Con il senno del poi, occorre mestamente ammettere che l’analisi più realistica di possibilità e mezzi fu, tra le opposte visioni e illusioni degli Usa e di Bashar, quella del jihadismo. L’unico attore che ha calibrato con esattezza mezzi militari e progetto politico. Non a caso, sebbene la rivolta in Siria fosse scoppiata nel marzo del 2011 nel profondo est rurale di Dera’a per motivi economici, e poi la sua guida fosse subito presa da esponenti del regime catalogabili come liberaldemocratici, agli islamisti radicali bastò solo qualche mese per scipparla a tutti, come purtroppo il nostro Domenico Quirico testò sulla sua pelle.



Da allora, gli Usa e Bashar sono fermi a quel punto.
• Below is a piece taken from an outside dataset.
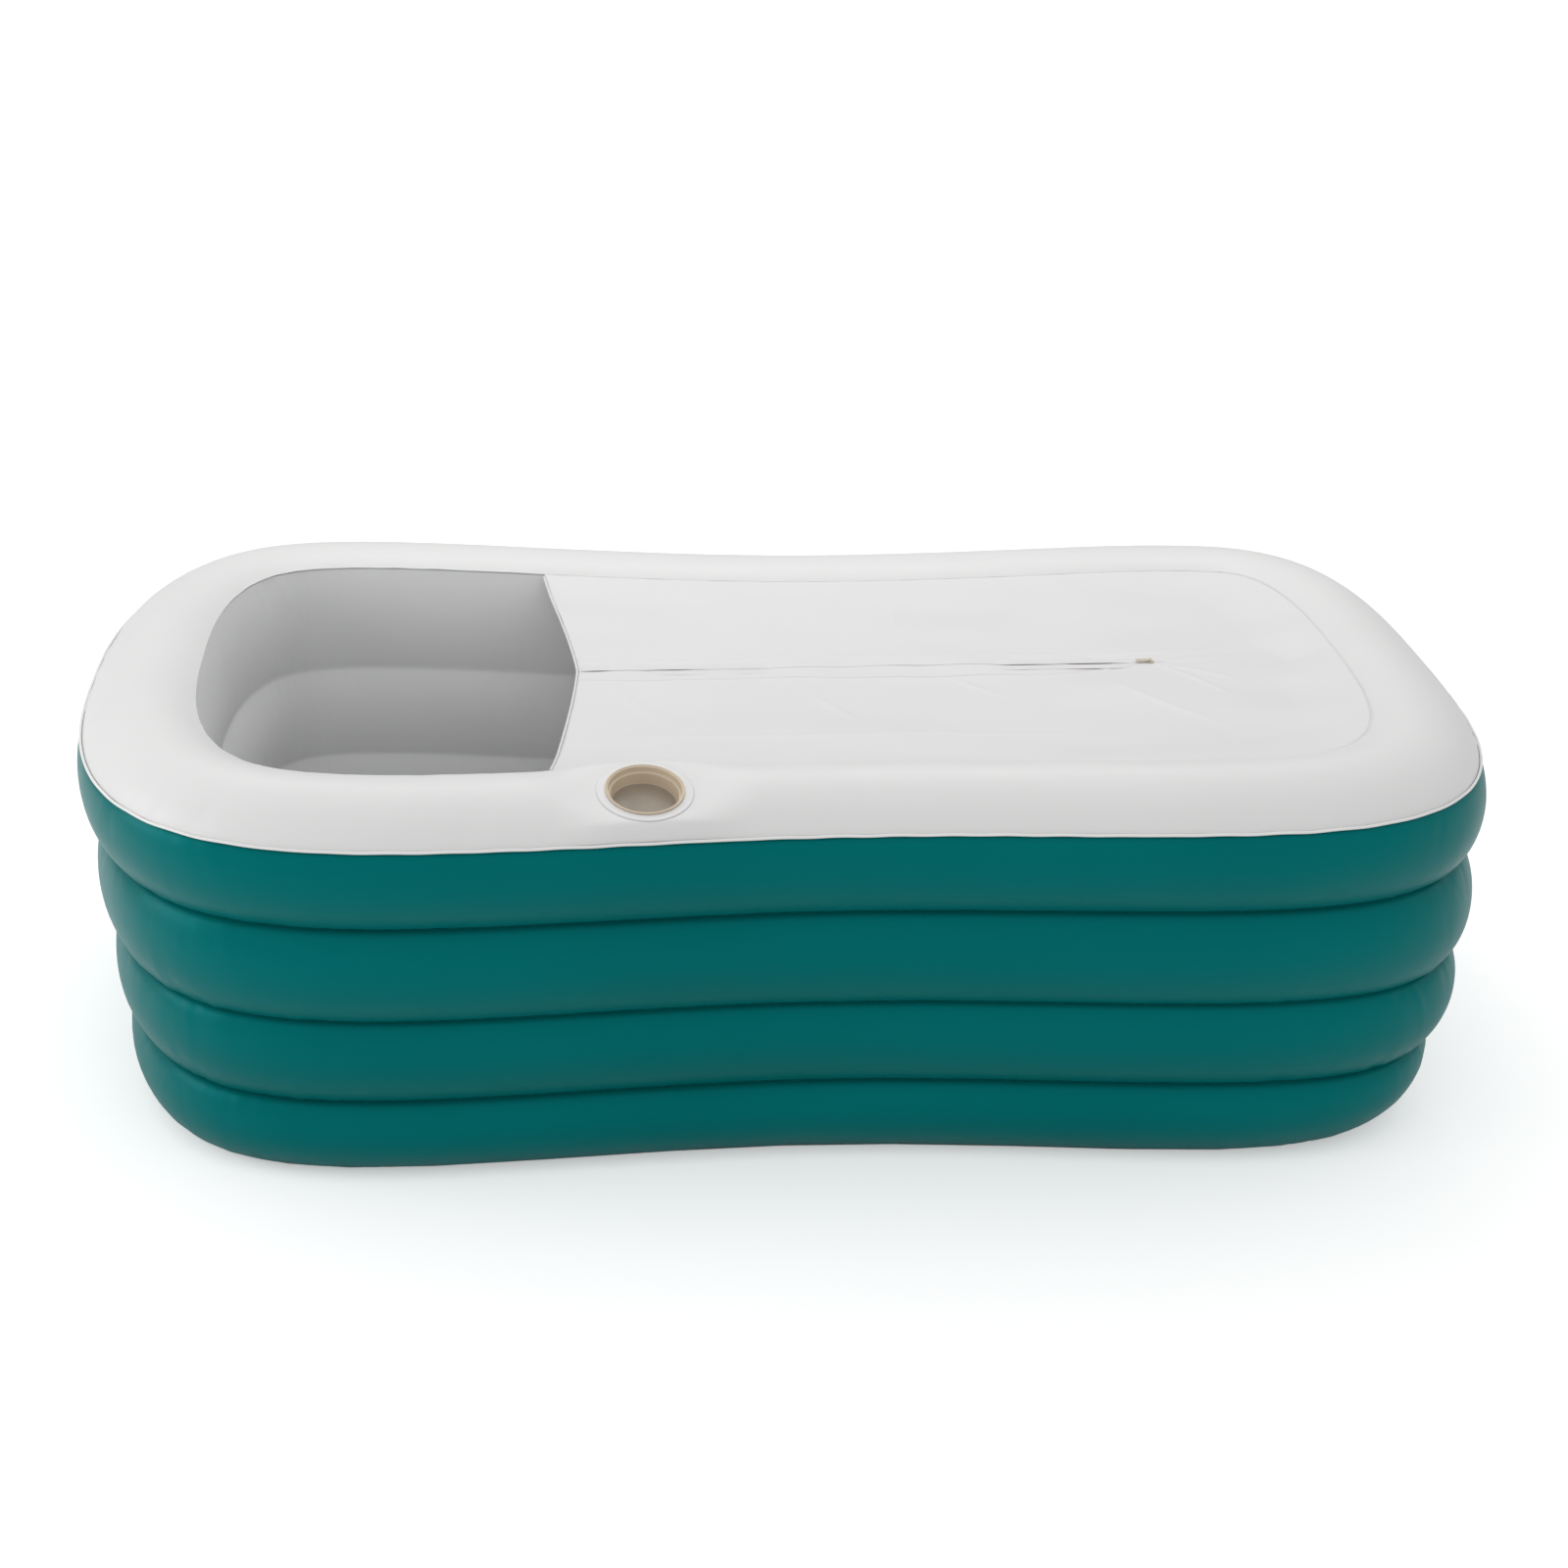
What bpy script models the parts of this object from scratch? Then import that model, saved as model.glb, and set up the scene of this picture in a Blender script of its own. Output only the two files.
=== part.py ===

Mentre il Jihad dell’Isis progredisce senza particolari scossoni. Ancora oggi infatti, su 16 operazioni militari congiunte dell’intera opposizione siriana negli ultimi due mesi, 15 hanno avuto come obiettivo il regime e solo una esclusivamente l’Isis. Due giorni fa la battaglia dei cieli tra Turchia e Russia ha costretto tutti a guardare il vero orizzonte. Cosa fare di Bashar al-Asad? Solo trovando il consenso su questo punto si potrà iniziare a far finire la guerra.